§ **What to produce**
Print verbatim the opening line of the material and every subsequent line through the one containing "name), sketch, span)".

** Start Data **

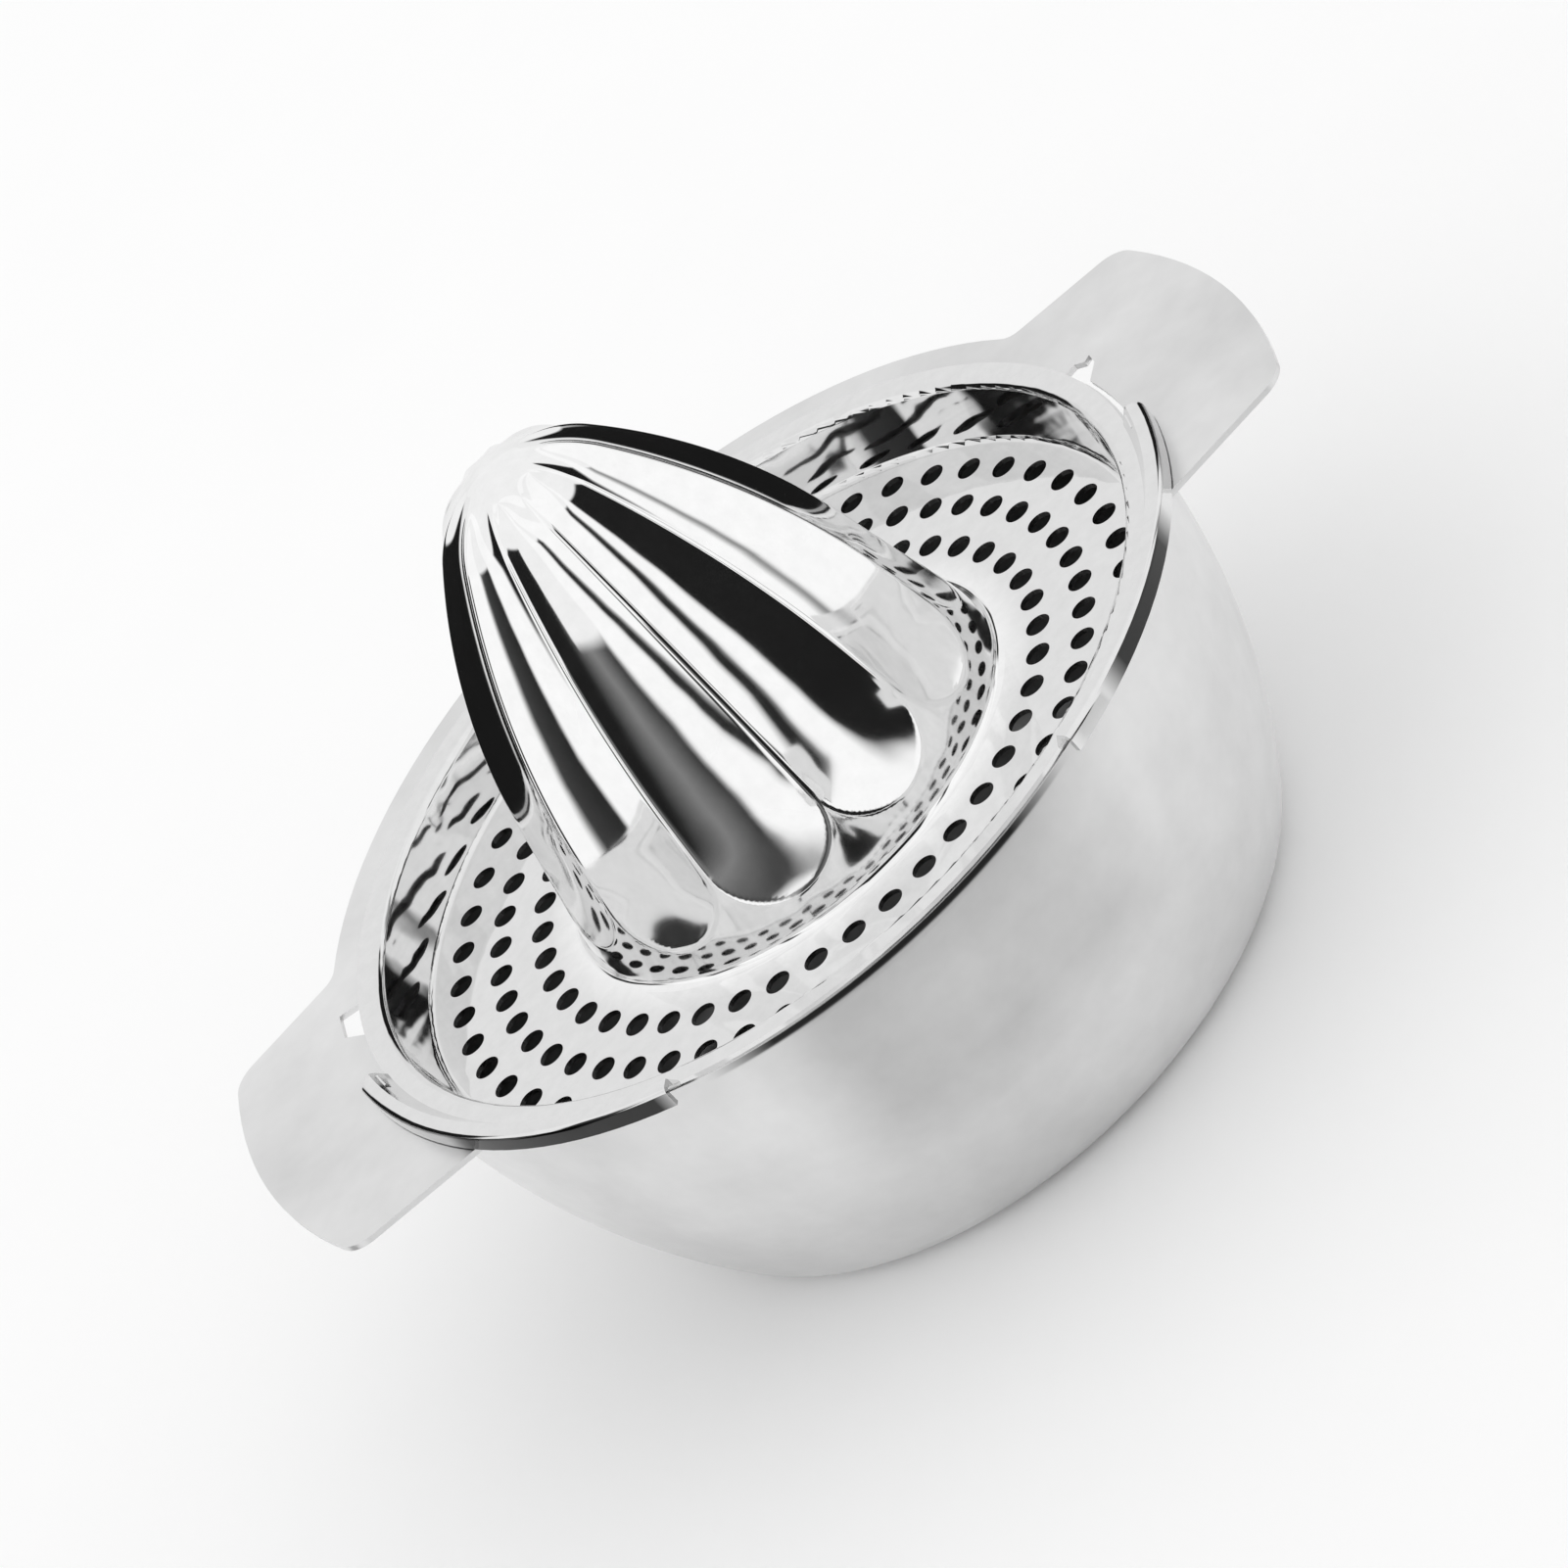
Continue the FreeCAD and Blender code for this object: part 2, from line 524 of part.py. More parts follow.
for side, swing_to in (("right", "-(%s)"), ("left", "180 + %s")):
    for name, profile, middle, span in lug_parts:
        sketch = new_sketch(top, "%s_%s_section" % (side, name), "XZ_Plane", turn=swing_to % middle)
        polygon(sketch, profile)
        lugs = revolve(top, "%s_%s" % (side, name), sketch, span)

lug_turn = math.radians(-size("lug_start"))
skirt_radius = size("mouth_radius") + size("lug_reach")
ear_end = upright_edges(lugs.Shape, skirt_radius * math.cos(lug_turn),
                        skirt_radius * math.sin(lug_turn), 0.2)
lug_rounded = fillet(top, "lug_corner_round", lugs, ear_end, "lug_corner")
pad_top = base_z + sheet_t + size("lug_rise")
lug_done = fillet(top, "lug_edge_round", lug_rounded,
                  ring_edges(lug_rounded.Shape, skirt_radius, pad_top), "lug_round")

# The reamer: an outline of ridges turned about Z, with flutes scooped out of it.  The same
# form, grown or shrunk by the sheet, makes its outside and the hollow under it.
taper = math.radians(size("cone_taper"))
floor_z = base_z + sheet_t - size("dish_depth")
ridge_r = size("ridge_radius")
tip_r = size("tip_radius")
tip_centre = Vector(0, 0, floor_z + size("cone_height") - tip_r)
wall_up = Vector(-math.sin(taper), 0, math.cos(taper))
wall_out = Vector(math.cos(taper), 0, math.sin(taper))
wall_foot = Vector(size("cone_foot"), 0, floor_z)
to_tip = tip_centre - (wall_foot - wall_out * ridge_r)
shoulder_up = to_tip.dot(wall_up) - math.sqrt((ridge_r - tip_r) ** 2 - to_tip.dot(wall_out) ** 2)
ridge_centre = wall_foot - wall_out * ridge_r + wall_up * shoulder_up
shoulder_z = floor_z + shoulder_up * math.cos(taper)
shoulder_r = wall_foot.x - shoulder_up * math.sin(taper)
tip_lean = math.atan2(tip_centre.z - ridge_centre.z, tip_centre.x - ridge_centre.x)
root_round = size("cone_root_round")
root_centre = Vector(wall_foot.x - root_round * math.tan(taper) + root_round / math.cos(taper), 0,
                     floor_z + root_round)


def toward(centre, radius, angle):
    """Point on a circle of the XZ plane."""
    return centre + Vector(math.cos(angle), 0, math.sin(angle)) * radius


def arc(centre, radius, first, last):
    """Arc of the XZ plane through its middle."""
    return Part.Arc(toward(centre, radius, first), toward(centre, radius, (first + last) / 2),
                    toward(centre, radius, last)).toShape()


def ridge_form(inset):
    """Solid under the ridges, its walls moved inward by inset."""
    low = floor_z - sheet_t - inset
    root_arc = root_round + inset
    foot = toward(root_centre, root_arc, -math.pi / 2)
    wall_low = toward(root_centre, root_arc, math.pi + taper)
    wall_high = toward(ridge_centre, ridge_r - inset, taper)
    bend = toward(ridge_centre, ridge_r - inset, tip_lean)
    peak = toward(tip_centre, tip_r - inset, math.pi / 2)
    edges = [
        Part.LineSegment(Vector(0, 0, low), Vector(foot.x, 0, low)).toShape(),
        Part.LineSegment(Vector(foot.x, 0, low), foot).toShape(),
        arc(root_centre, root_arc, -math.pi / 2, taper - math.pi),
        Part.LineSegment(wall_low, wall_high).toShape(),
        arc(ridge_centre, ridge_r - inset, taper, tip_lean),
        arc(tip_centre, tip_r - inset, tip_lean, math.pi / 2),
        Part.LineSegment(peak, Vector(0, 0, low)).toShape(),
    ]
    face = Part.Face(Part.Wire(edges))
    return face.revolve(Vector(0, 0, 0), Vector(0, 0, 1), 360)


def scoop(grow):
    """One flute cutter, turned about a leaning line: a ball that narrows to a waist above the tip."""
    lean = math.radians(size("flute_lean"))
    ball = size("flute_ball") + grow
    waist = size("flute_waist") + grow
    curve = size("flute_curve") - grow
    run = math.sqrt((ball + curve) ** 2 - (waist + curve) ** 2)
    meet = math.atan2(waist + curve, run)
    middle = Vector(size("flute_out"), 0, floor_z + size("flute_start"))
    up = Vector(-math.sin(lean), 0, math.cos(lean))
    out = Vector(math.cos(lean), 0, math.sin(lean))
    curve_middle = middle + up * run + out * (waist + curve)
    edges = [
        arc(middle, ball, lean - math.pi / 2, lean + math.pi / 2 - meet),
        arc(curve_middle, curve, lean + math.pi * 3 / 2 - meet, lean + math.pi),
        Part.LineSegment(middle + up * run + out * waist, middle + up * run).toShape(),
        Part.LineSegment(middle + up * run, middle - up * ball).toShape(),
    ]
    return Part.Face(Part.Wire(edges)).revolve(middle, up, 360)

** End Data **

§ **Result for this task**
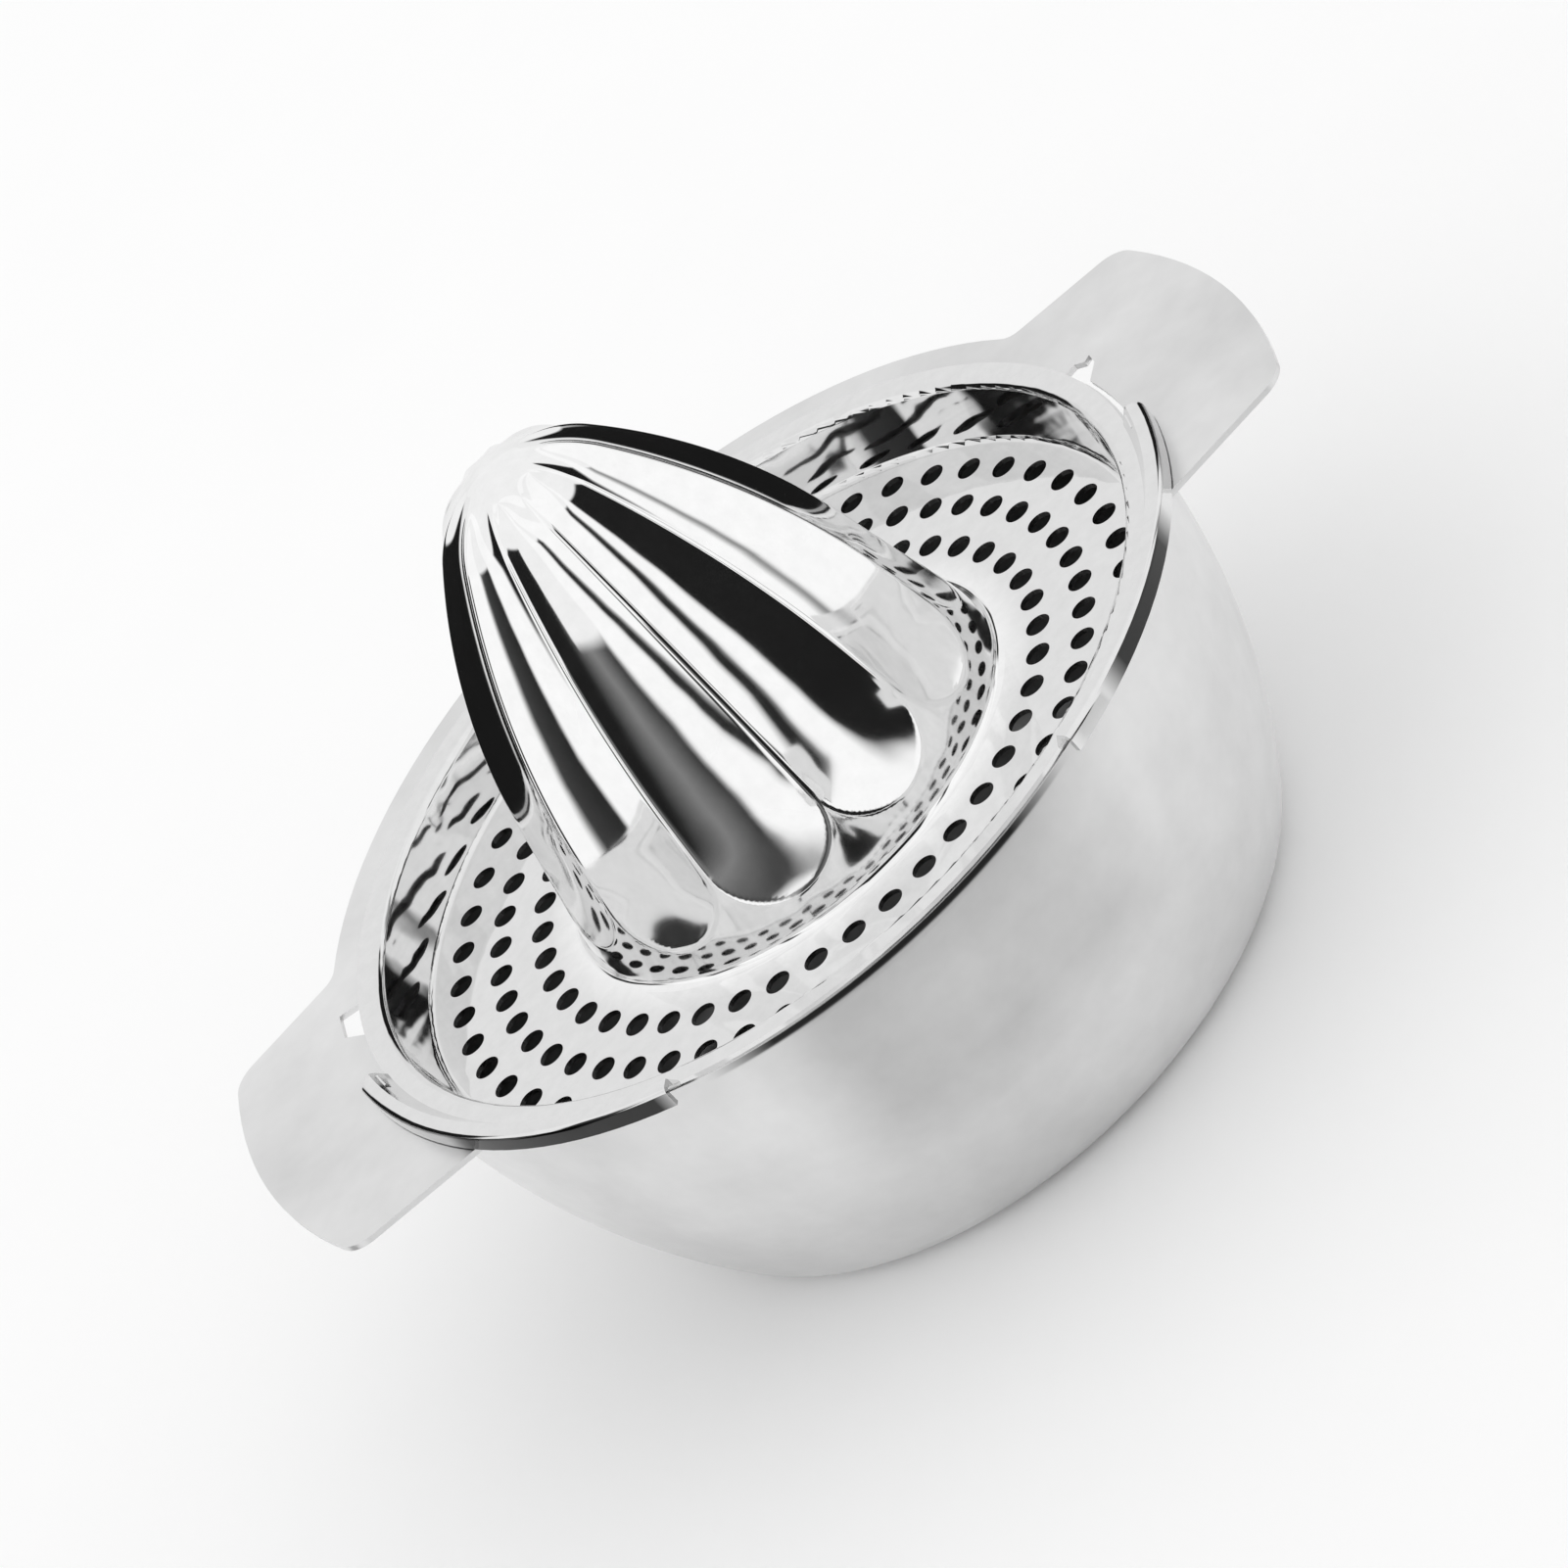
Continue the FreeCAD and Blender code for this object: part 2, from line 524 of part.py. More parts follow.
for side, swing_to in (("right", "-(%s)"), ("left", "180 + %s")):
    for name, profile, middle, span in lug_parts:
        sketch = new_sketch(top, "%s_%s_section" % (side, name), "XZ_Plane", turn=swing_to % middle)
        polygon(sketch, profile)
        lugs = revolve(top, "%s_%s" % (side, name), sketch, span)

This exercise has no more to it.